Penjelasan Seputar Dinar dan Dirham
Jika ditinjau dari aspek keagamaan dan kesejarahan, dinar dan dirham memang disebutkan dalam Al Qur’an. Sebagian pihak menjadikan hal ini dalil bahwa dinar dan dirham adalah mata uang yang syar’i, selain dinar dan dirham tidak syar’i. Padahal, kalau kita menggunakan analisis ushul fiqh, penyebutan dinar dan dirham di Al-Qur’an tidak ada yang bermakna lil wujub, atau berimplikasi kepada kewajiban.
Jika ditelaah dari aspek kesejarahan pun dinar asalnya dari bangsa Romawi dan dirham dari Persia. Dinar dan dirham telah banyak digunakan oleh bangsa Arab pada saat Nabi Muhammad SAW hidup dan membawa risalah Islam. Penggunaan dinar dan dirham pada masa itu merupakan keumuman atau kelaziman pada zamannya, bukan bagian dari Risalah Islam.

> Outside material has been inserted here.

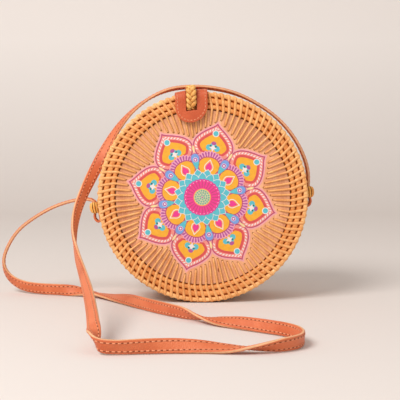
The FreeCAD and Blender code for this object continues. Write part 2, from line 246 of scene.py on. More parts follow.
def math_node(tree, operation, first, second):
    made = node(tree, "Math")
    made.operation = operation
    feed(tree, made.inputs[0], first)
    feed(tree, made.inputs[1], second)
    return made.outputs[0]


def ramp(tree, factor, stops):
    """A colour ramp with stops of (place, colour)."""
    made = node(tree, "ValToRGB")
    elements = made.color_ramp.elements
    while len(elements) < len(stops):
        elements.new(1.0)
    for element, (place, colour) in zip(elements, stops):
        element.position = place
        element.color = (*colour, 1)
    tree.links.new(factor, made.inputs[0])
    return made.outputs[0]


def mix(tree, factor, first, second):
    """From the first to the second, each a colour or a socket."""
    made = node(tree, "Mix")
    made.data_type = "RGBA"
    feed(tree, made.inputs[0], factor)
    for number, value in ((6, first), (7, second)):
        feed(tree, made.inputs[number], (*value, 1) if isinstance(value, tuple) else value)
    return made.outputs[2]


def noise(tree, scale, stretch=(1, 1, 1), detail=3.0, distortion=0.0):
    place = node(tree, "Mapping", Vector=place_on_piece(tree), Scale=stretch).outputs[0]
    made = node(tree, "TexNoise", Vector=place, Scale=scale, Detail=detail, Distortion=distortion)
    return made.outputs[0]


def bump(tree, shader, pattern, height):
    made = node(tree, "Bump", Distance=height, Height=pattern)
    tree.links.new(made.outputs[0], shader.inputs["Normal"])


def painted_crevice_shade(tree, colour, deep, reach):
    """Painted shade: the colour goes over to a deep one where the surface is closed in within that reach,
    where shade falls.
    """
    made = node(tree, "AmbientOcclusion", Distance=reach * mm)
    made.samples = 12
    share = ramp(tree, made.outputs["AO"], [(0.25, (0, 0, 0)), (0.85, (1, 1, 1))])
    return mix(tree, share, deep, colour)


def mix_tones(tree, first, second, share):
    """Two patterns added up, the first with that share."""
    part = math_node(tree, "MULTIPLY", first, share)
    return math_node(tree, "ADD", part, math_node(tree, "MULTIPLY", second, 1 - share))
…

Tentu saja tak dapat dimungkiri bahwa dinar dan dirham memiliki kelebihan, misalnya tahan inflasi. Kelebihan ini harus kita akui. Namun seiring dengan zaman yang terus berkembang, dimana transaksi ekonomi semakin banyak dan semakin cepat seiring perkembangan teknologi, sistem keuangan kita mau tidak mau harus berubah. Maka lahirlah uang kertas yang tidak diback up oleh komoditas dan uang digital berupa angka-angka di layar monitor.
Dari uraian di atas saya ingin menyampaikan beberapa kesimpulan: pertama, keyakinan dan aktivitas Zaim Saidi bahwa uang kertas riba dan dinar dirham adalah mata uang yang syar’i sah-sah saja dalam khazanah pemikiran Islam. Kedua, pemahaman tersebut perlu dikritisi karena berimplikasi pada fasiknya mayoritas penduduk dunia dan Indonesia. Di mana uang kertas sudah menjadi alat tukar umum yang digunakan masyarakat.
Ketiga, jumhur ulama membolehkan uang kertas sebagai alat tukar dan pembayaran. Keempat, dinar dan dirham memang mempunyai kelebihan dibanding dengan uang kertas. Mencoba menerapkan kembali dinar dirham di masa kini boleh saja. Namun hendaknya tidak dibarengi dengan keyakinan bahwa yang tidak menggunakan dinar dan dirham adalah pelaku riba.